PHAC: Promptable Human Amodal Completion¶
Conference: CVPR 2026 arXiv: 2603.14741 Code: None Area: Object Detection Keywords: human amodal completion, diffusion model, ControlNet, pose-guided generation, image inpainting
TL;DR¶
This paper introduces Promptable Human Amodal Completion (PHAC), a novel task that accepts point-based user prompts (pose/bounding box) via dedicated ControlNet modules to inject conditional signals, and designs an inpainting-based refinement module to preserve the appearance of visible regions, achieving high-quality and controllable completion of occluded human images.
Background & Motivation¶
Limitations of State of the Field: Existing Human Amodal Completion (HAC) methods can only hallucinate invisible regions from occluded images without accepting user-specified constraints (e.g., target pose or spatial extent), forcing users to repeatedly sample to obtain satisfactory results.
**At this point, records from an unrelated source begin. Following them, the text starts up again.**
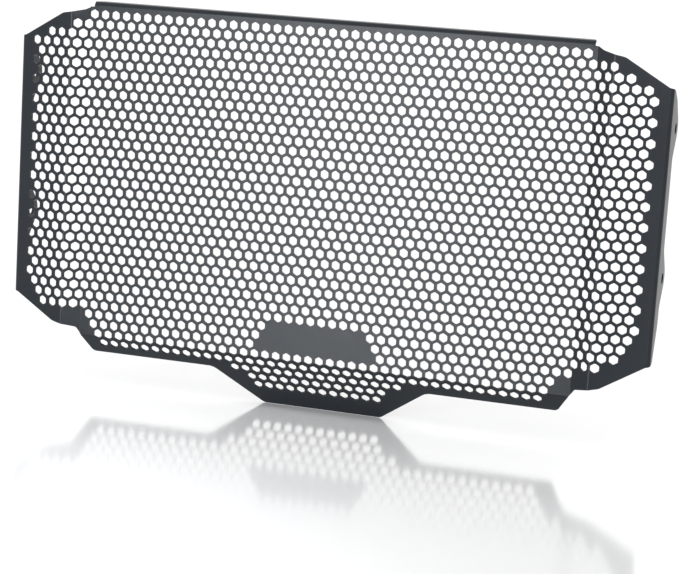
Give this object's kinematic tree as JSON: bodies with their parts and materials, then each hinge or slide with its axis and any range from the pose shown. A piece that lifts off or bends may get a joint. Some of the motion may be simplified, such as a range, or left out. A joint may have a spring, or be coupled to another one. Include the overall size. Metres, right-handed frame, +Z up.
{
  "type": "motorcycle radiator guard",
  "caption": "Perforated folded sheet guard for a motorcycle radiator, with leaning side wings, flanges with bolt tabs, a top flange and a central lower tongue.",
  "frame": {"origin": "middle of the guard's overall box", "axes": "+X across the guard to the right as seen from its front, +Y backward to the radiator, +Z up"},
  "size_m": [0.4072, 0.0318, 0.242],
  "materials": {
    "coated_sheet": "satin black powder coat on aluminium"
  },
  "bodies": {
    "root": {"guard_sheet": "coated_sheet"}
  },
  "joints": []
}
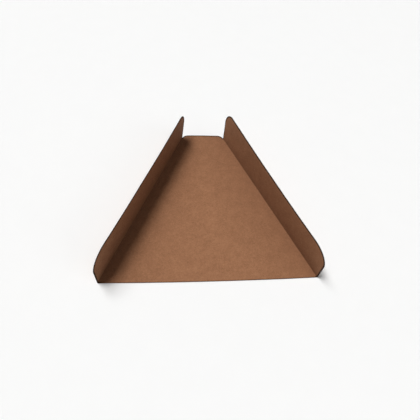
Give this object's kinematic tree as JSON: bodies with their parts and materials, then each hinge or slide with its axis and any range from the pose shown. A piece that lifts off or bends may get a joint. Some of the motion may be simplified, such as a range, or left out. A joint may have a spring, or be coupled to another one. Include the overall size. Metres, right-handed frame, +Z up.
{
  "type": "pizza slice tray",
  "caption": "Takeaway tray for a slice of pizza, folded from one blank of brown kraft board: a cut-off triangular base with an upright wall along each long side, open front and rear.",
  "frame": {"origin": "the middle of the base's flat underside, half way from the front ends of the creases to their rear ends", "axes": "+X across the tray to the right as seen from its open front, +Y from the wide open front to the narrow rear, +Z up"},
  "size_m": [0.2269, 0.205, 0.0384],
  "materials": {
    "kraft_board": "matt unbleached kraft board with fine fibres"
  },
  "bodies": {
    "root": {"folded_tray": "kraft_board"}
  },
  "joints": []
}
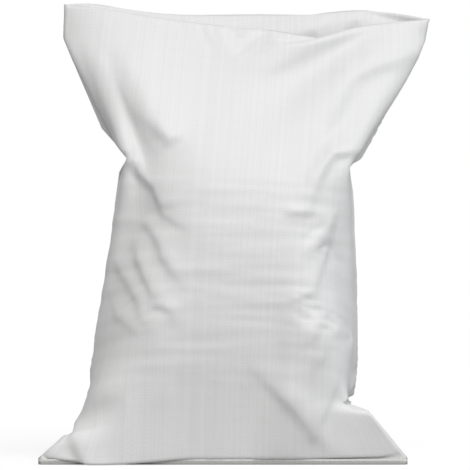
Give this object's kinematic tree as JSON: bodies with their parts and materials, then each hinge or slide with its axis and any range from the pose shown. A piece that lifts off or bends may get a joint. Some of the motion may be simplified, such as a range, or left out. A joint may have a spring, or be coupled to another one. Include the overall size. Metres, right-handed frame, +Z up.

Limitations of Prior Work: Pose-Guided Person Image Synthesis (PGPIS) supports pose conditioning but struggles to preserve instance-specific visible appearance, tending to generate content biased toward the training distribution (e.g., garment characteristics of the DeepFashion dataset).
Visible Appearance Degradation: Latent-space denoising and VAE reconstruction discard fine-grained visible details; existing decoder fine-tuning approaches introduce blurring and boundary artifacts, while UV-coordinate schemes lose details under coordinate noise.
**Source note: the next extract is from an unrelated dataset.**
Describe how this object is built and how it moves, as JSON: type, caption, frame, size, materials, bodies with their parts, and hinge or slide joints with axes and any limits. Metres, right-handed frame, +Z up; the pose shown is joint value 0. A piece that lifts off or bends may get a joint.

Lack of Multi-Type Prompt Support: Existing methods do not support multiple types of user prompts (pose + bounding box), limiting flexible trade-offs between performance and interaction cost.
Weak Zero-Shot Generalization: PGPIS baselines (e.g., PIDM, MCLD) frequently exhibit severe appearance hallucinations on real-world images outside the training set, producing extreme failures such as transforming elderly men into white women.
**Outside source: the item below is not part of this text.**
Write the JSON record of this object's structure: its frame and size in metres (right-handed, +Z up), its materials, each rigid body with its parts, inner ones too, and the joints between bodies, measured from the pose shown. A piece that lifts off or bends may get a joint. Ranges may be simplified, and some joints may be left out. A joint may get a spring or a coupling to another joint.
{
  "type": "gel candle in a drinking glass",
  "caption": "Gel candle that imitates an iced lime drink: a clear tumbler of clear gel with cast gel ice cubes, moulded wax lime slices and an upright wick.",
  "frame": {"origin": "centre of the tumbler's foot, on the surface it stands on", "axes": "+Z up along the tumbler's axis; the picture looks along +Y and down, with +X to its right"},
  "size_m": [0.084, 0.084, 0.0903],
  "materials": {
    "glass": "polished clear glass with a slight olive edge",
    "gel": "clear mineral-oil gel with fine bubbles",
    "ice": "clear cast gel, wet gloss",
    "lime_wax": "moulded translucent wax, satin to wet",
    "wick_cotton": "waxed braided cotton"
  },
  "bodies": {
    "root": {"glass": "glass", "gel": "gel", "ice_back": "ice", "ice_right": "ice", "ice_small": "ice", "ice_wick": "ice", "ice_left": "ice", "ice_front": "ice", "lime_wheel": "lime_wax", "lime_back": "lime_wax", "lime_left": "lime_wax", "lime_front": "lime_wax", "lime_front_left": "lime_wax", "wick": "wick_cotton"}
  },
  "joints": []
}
Boundary Artifacts: Directly compositing visible and generated regions introduces conspicuous artifacts at mask boundaries due to the absence of smooth transition mechanisms.
Method¶
Overall Architecture¶
The PHAC framework consists of two stages: (A) coarse image generation and (B+C) refinement.
- Input: Occluded human image \(I_{ic}\) + user prompt \(P\) (five supported types: pose \(p_{po}\), interest-region bbox \(p_{ib}\), entire-region bbox \(p_{eb}\), pose + interest bbox \(p_{poib}\), pose + entire bbox \(p_{poeb}\))
- Coarse Generation: User prompts are rendered into a prompt image \(I_p\), encoded by a dedicated ControlNet \(\Phi_{CN}\) into a conditional signal \(c_{pr}\), and injected into the denoising U-Net \(\epsilon_{cig}\), which denoises for \(T\) steps from random noise to produce the coarse completion \(I_{cc}\)
- Refinement Stage: A lightweight U-Net \(\mathcal{U}_{iv}\) predicts the invisible-region mask \(M_{iv}\) and dilates it; a baseline composite image is constructed, and low-magnitude noise is injected only into the masked region; the refinement network \(\Phi_{RF}\) performs a small number of denoising steps to produce the final output \(I_{rc}\)
Key Designs¶
- Multi-Type Point Prompts: Users need only provide a small number of points—pose prompts specify extra joint coordinates, while bbox prompts specify two corner points. Prompts are rendered as images and fed into the corresponding ControlNet module.
- Fine-Tuning Cross-Attention Blocks Only: To preserve the generative prior of the pretrained diffusion model, only the cross-attention blocks of the denoising U-Net are fine-tuned; all remaining parameters are frozen, balancing prompt alignment with generation quality.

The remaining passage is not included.